### EXTRACTED RECORDS ###

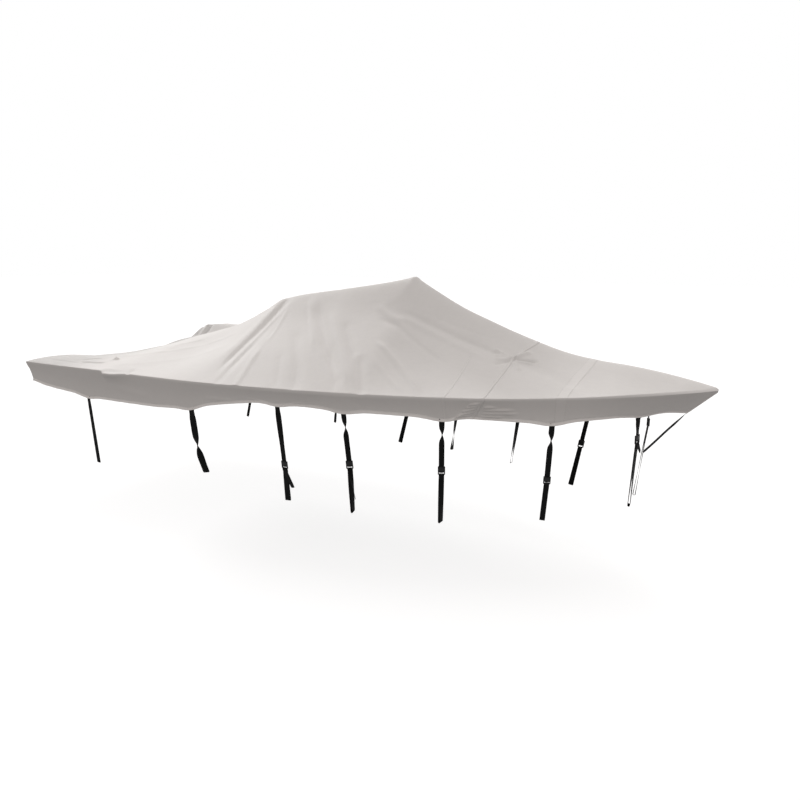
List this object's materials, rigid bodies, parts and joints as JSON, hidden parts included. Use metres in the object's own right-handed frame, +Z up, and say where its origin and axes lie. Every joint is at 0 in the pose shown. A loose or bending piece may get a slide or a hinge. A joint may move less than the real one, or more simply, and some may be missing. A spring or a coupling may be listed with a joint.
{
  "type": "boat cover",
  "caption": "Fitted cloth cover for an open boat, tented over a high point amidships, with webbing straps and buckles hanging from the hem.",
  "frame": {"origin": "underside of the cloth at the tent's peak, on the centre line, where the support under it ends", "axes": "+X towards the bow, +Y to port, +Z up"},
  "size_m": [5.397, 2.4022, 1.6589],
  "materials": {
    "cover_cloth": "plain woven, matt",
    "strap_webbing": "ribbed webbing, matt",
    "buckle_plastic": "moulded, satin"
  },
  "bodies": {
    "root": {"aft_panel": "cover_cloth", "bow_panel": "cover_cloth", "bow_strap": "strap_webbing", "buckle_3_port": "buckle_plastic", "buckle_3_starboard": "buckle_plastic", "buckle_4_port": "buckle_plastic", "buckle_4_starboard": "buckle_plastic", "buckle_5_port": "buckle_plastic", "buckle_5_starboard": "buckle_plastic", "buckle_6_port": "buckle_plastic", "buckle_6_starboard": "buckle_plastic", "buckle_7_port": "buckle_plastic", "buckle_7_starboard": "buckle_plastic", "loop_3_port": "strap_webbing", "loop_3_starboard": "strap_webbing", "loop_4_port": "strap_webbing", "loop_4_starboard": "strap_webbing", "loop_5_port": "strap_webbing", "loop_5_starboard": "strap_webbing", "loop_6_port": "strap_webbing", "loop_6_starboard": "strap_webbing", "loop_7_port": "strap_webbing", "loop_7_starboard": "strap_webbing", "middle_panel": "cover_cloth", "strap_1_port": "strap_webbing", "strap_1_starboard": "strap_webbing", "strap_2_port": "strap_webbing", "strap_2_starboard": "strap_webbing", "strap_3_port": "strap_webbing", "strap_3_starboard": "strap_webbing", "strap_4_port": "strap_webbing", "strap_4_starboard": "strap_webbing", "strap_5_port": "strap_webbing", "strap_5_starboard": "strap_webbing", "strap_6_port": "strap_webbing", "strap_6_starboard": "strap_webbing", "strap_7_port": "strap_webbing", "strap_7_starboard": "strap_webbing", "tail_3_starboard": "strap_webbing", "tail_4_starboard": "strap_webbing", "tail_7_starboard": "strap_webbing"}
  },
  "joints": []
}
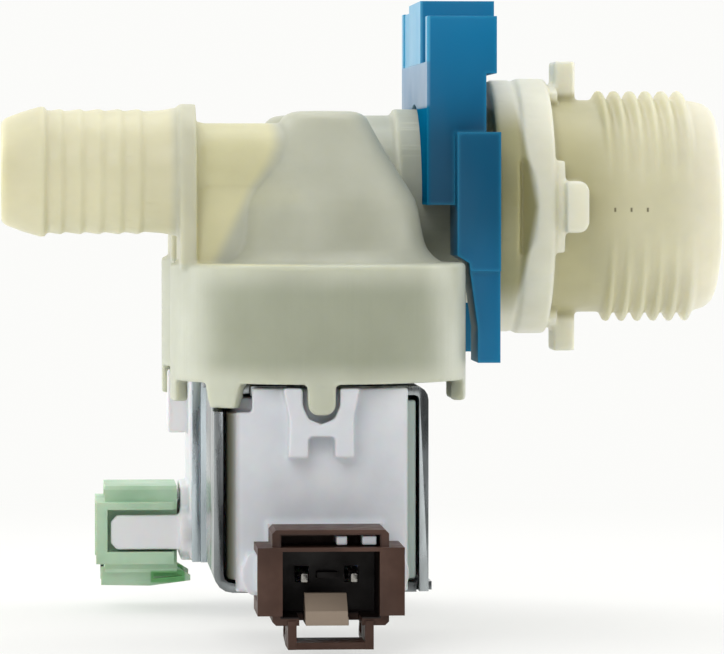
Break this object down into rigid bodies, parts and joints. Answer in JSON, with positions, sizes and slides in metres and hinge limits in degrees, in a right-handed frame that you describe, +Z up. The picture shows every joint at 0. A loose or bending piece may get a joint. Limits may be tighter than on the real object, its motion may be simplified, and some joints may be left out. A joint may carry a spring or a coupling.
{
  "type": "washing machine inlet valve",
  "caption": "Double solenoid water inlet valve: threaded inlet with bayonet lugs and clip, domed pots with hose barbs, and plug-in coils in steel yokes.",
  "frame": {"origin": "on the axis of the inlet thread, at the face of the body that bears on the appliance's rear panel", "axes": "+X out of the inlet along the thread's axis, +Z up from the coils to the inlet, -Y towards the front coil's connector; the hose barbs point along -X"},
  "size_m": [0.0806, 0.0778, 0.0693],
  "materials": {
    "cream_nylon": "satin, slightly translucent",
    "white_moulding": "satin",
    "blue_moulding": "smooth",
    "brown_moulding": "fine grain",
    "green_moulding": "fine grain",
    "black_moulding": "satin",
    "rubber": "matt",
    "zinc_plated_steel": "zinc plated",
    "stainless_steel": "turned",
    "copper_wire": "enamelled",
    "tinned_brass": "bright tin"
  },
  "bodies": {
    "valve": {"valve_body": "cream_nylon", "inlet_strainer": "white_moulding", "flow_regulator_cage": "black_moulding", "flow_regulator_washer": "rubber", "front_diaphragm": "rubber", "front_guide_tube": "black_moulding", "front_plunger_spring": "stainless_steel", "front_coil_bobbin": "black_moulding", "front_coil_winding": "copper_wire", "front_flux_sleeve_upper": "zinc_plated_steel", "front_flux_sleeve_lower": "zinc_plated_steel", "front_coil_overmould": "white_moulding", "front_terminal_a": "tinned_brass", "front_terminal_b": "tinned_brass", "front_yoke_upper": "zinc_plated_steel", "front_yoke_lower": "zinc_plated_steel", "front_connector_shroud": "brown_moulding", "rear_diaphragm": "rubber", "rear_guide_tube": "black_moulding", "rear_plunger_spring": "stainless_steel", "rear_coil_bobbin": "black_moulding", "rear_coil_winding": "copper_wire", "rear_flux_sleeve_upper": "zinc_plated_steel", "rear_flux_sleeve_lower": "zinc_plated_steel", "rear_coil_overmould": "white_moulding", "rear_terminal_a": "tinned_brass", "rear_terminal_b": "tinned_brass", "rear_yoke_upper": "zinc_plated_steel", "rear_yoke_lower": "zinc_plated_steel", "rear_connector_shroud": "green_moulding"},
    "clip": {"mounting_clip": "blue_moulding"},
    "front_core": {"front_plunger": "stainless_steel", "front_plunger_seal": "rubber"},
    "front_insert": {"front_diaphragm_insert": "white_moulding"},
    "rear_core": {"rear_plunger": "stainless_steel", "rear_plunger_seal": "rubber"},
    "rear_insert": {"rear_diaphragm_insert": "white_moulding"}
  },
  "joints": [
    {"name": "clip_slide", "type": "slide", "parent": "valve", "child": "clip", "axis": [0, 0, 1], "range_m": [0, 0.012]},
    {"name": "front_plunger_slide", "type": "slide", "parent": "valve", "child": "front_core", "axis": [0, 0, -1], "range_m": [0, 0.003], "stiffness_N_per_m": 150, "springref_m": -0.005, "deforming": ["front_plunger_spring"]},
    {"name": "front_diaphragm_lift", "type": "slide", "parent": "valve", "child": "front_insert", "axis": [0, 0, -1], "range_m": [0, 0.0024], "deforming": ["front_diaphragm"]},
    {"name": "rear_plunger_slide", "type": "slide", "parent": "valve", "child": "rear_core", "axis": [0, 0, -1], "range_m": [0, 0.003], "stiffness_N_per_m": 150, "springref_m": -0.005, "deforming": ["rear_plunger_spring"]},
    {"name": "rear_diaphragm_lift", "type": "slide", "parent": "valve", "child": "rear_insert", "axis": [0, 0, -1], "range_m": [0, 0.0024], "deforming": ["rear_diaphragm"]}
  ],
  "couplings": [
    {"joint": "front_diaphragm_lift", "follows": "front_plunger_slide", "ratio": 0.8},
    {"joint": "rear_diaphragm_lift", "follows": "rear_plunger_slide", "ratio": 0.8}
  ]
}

###

**AIM**
Could you quote the material above in full, exactly as it stands?

**TASK RESPONSE**
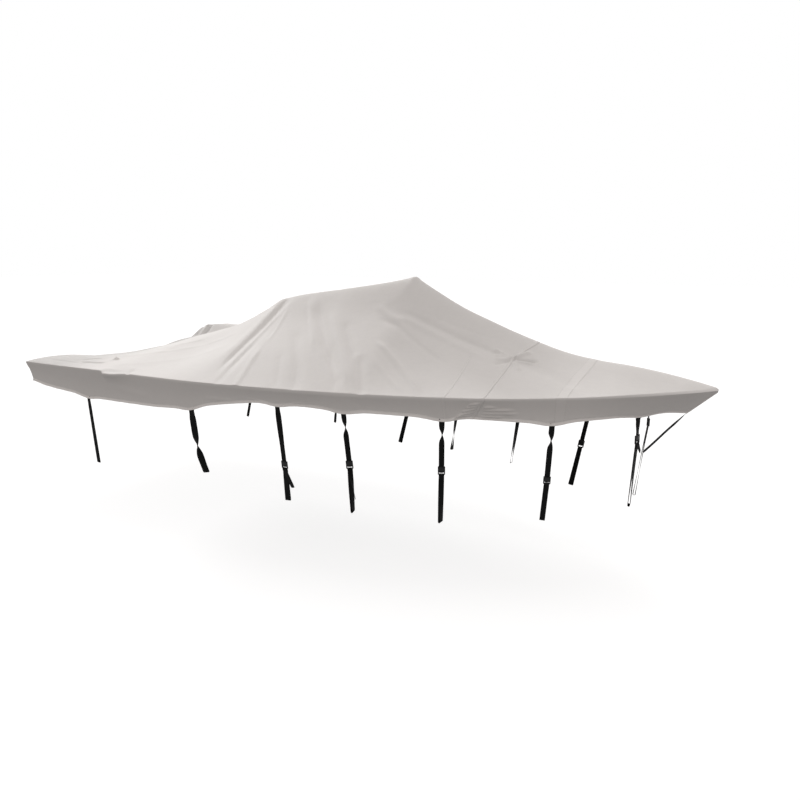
List this object's materials, rigid bodies, parts and joints as JSON, hidden parts included. Use metres in the object's own right-handed frame, +Z up, and say where its origin and axes lie. Every joint is at 0 in the pose shown. A loose or bending piece may get a slide or a hinge. A joint may move less than the real one, or more simply, and some may be missing. A spring or a coupling may be listed with a joint.
{
  "type": "boat cover",
  "caption": "Fitted cloth cover for an open boat, tented over a high point amidships, with webbing straps and buckles hanging from the hem.",
  "frame": {"origin": "underside of the cloth at the tent's peak, on the centre line, where the support under it ends", "axes": "+X towards the bow, +Y to port, +Z up"},
  "size_m": [5.397, 2.4022, 1.6589],
  "materials": {
    "cover_cloth": "plain woven, matt",
    "strap_webbing": "ribbed webbing, matt",
    "buckle_plastic": "moulded, satin"
  },
  "bodies": {
    "root": {"aft_panel": "cover_cloth", "bow_panel": "cover_cloth", "bow_strap": "strap_webbing", "buckle_3_port": "buckle_plastic", "buckle_3_starboard": "buckle_plastic", "buckle_4_port": "buckle_plastic", "buckle_4_starboard": "buckle_plastic", "buckle_5_port": "buckle_plastic", "buckle_5_starboard": "buckle_plastic", "buckle_6_port": "buckle_plastic", "buckle_6_starboard": "buckle_plastic", "buckle_7_port": "buckle_plastic", "buckle_7_starboard": "buckle_plastic", "loop_3_port": "strap_webbing", "loop_3_starboard": "strap_webbing", "loop_4_port": "strap_webbing", "loop_4_starboard": "strap_webbing", "loop_5_port": "strap_webbing", "loop_5_starboard": "strap_webbing", "loop_6_port": "strap_webbing", "loop_6_starboard": "strap_webbing", "loop_7_port": "strap_webbing", "loop_7_starboard": "strap_webbing", "middle_panel": "cover_cloth", "strap_1_port": "strap_webbing", "strap_1_starboard": "strap_webbing", "strap_2_port": "strap_webbing", "strap_2_starboard": "strap_webbing", "strap_3_port": "strap_webbing", "strap_3_starboard": "strap_webbing", "strap_4_port": "strap_webbing", "strap_4_starboard": "strap_webbing", "strap_5_port": "strap_webbing", "strap_5_starboard": "strap_webbing", "strap_6_port": "strap_webbing", "strap_6_starboard": "strap_webbing", "strap_7_port": "strap_webbing", "strap_7_starboard": "strap_webbing", "tail_3_starboard": "strap_webbing", "tail_4_starboard": "strap_webbing", "tail_7_starboard": "strap_webbing"}
  },
  "joints": []
}
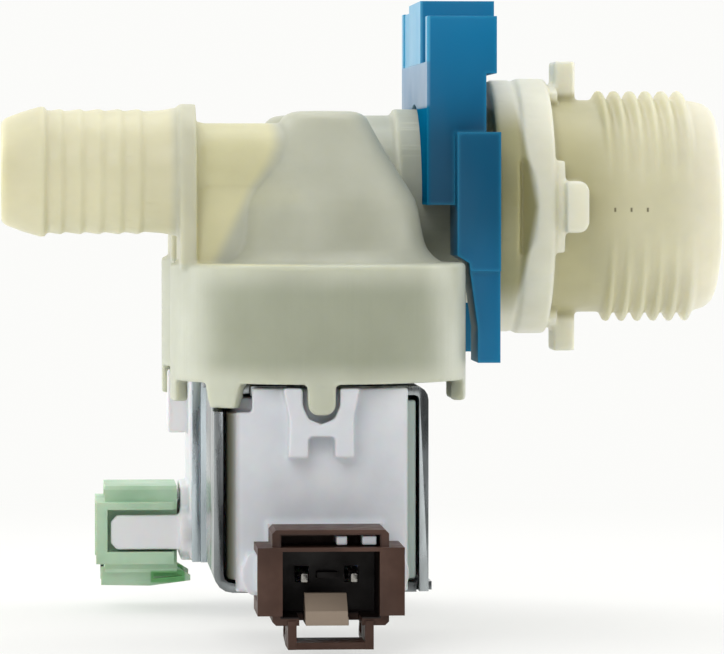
Break this object down into rigid bodies, parts and joints. Answer in JSON, with positions, sizes and slides in metres and hinge limits in degrees, in a right-handed frame that you describe, +Z up. The picture shows every joint at 0. A loose or bending piece may get a joint. Limits may be tighter than on the real object, its motion may be simplified, and some joints may be left out. A joint may carry a spring or a coupling.
{
  "type": "washing machine inlet valve",
  "caption": "Double solenoid water inlet valve: threaded inlet with bayonet lugs and clip, domed pots with hose barbs, and plug-in coils in steel yokes.",
  "frame": {"origin": "on the axis of the inlet thread, at the face of the body that bears on the appliance's rear panel", "axes": "+X out of the inlet along the thread's axis, +Z up from the coils to the inlet, -Y towards the front coil's connector; the hose barbs point along -X"},
  "size_m": [0.0806, 0.0778, 0.0693],
  "materials": {
    "cream_nylon": "satin, slightly translucent",
    "white_moulding": "satin",
    "blue_moulding": "smooth",
    "brown_moulding": "fine grain",
    "green_moulding": "fine grain",
    "black_moulding": "satin",
    "rubber": "matt",
    "zinc_plated_steel": "zinc plated",
    "stainless_steel": "turned",
    "copper_wire": "enamelled",
    "tinned_brass": "bright tin"
  },
  "bodies": {
    "valve": {"valve_body": "cream_nylon", "inlet_strainer": "white_moulding", "flow_regulator_cage": "black_moulding", "flow_regulator_washer": "rubber", "front_diaphragm": "rubber", "front_guide_tube": "black_moulding", "front_plunger_spring": "stainless_steel", "front_coil_bobbin": "black_moulding", "front_coil_winding": "copper_wire", "front_flux_sleeve_upper": "zinc_plated_steel", "front_flux_sleeve_lower": "zinc_plated_steel", "front_coil_overmould": "white_moulding", "front_terminal_a": "tinned_brass", "front_terminal_b": "tinned_brass", "front_yoke_upper": "zinc_plated_steel", "front_yoke_lower": "zinc_plated_steel", "front_connector_shroud": "brown_moulding", "rear_diaphragm": "rubber", "rear_guide_tube": "black_moulding", "rear_plunger_spring": "stainless_steel", "rear_coil_bobbin": "black_moulding", "rear_coil_winding": "copper_wire", "rear_flux_sleeve_upper": "zinc_plated_steel", "rear_flux_sleeve_lower": "zinc_plated_steel", "rear_coil_overmould": "white_moulding", "rear_terminal_a": "tinned_brass", "rear_terminal_b": "tinned_brass", "rear_yoke_upper": "zinc_plated_steel", "rear_yoke_lower": "zinc_plated_steel", "rear_connector_shroud": "green_moulding"},
    "clip": {"mounting_clip": "blue_moulding"},
    "front_core": {"front_plunger": "stainless_steel", "front_plunger_seal": "rubber"},
    "front_insert": {"front_diaphragm_insert": "white_moulding"},
    "rear_core": {"rear_plunger": "stainless_steel", "rear_plunger_seal": "rubber"},
    "rear_insert": {"rear_diaphragm_insert": "white_moulding"}
  },
  "joints": [
    {"name": "clip_slide", "type": "slide", "parent": "valve", "child": "clip", "axis": [0, 0, 1], "range_m": [0, 0.012]},
    {"name": "front_plunger_slide", "type": "slide", "parent": "valve", "child": "front_core", "axis": [0, 0, -1], "range_m": [0, 0.003], "stiffness_N_per_m": 150, "springref_m": -0.005, "deforming": ["front_plunger_spring"]},
    {"name": "front_diaphragm_lift", "type": "slide", "parent": "valve", "child": "front_insert", "axis": [0, 0, -1], "range_m": [0, 0.0024], "deforming": ["front_diaphragm"]},
    {"name": "rear_plunger_slide", "type": "slide", "parent": "valve", "child": "rear_core", "axis": [0, 0, -1], "range_m": [0, 0.003], "stiffness_N_per_m": 150, "springref_m": -0.005, "deforming": ["rear_plunger_spring"]},
    {"name": "rear_diaphragm_lift", "type": "slide", "parent": "valve", "child": "rear_insert", "axis": [0, 0, -1], "range_m": [0, 0.0024], "deforming": ["rear_diaphragm"]}
  ],
  "couplings": [
    {"joint": "front_diaphragm_lift", "follows": "front_plunger_slide", "ratio": 0.8},
    {"joint": "rear_diaphragm_lift", "follows": "rear_plunger_slide", "ratio": 0.8}
  ]
}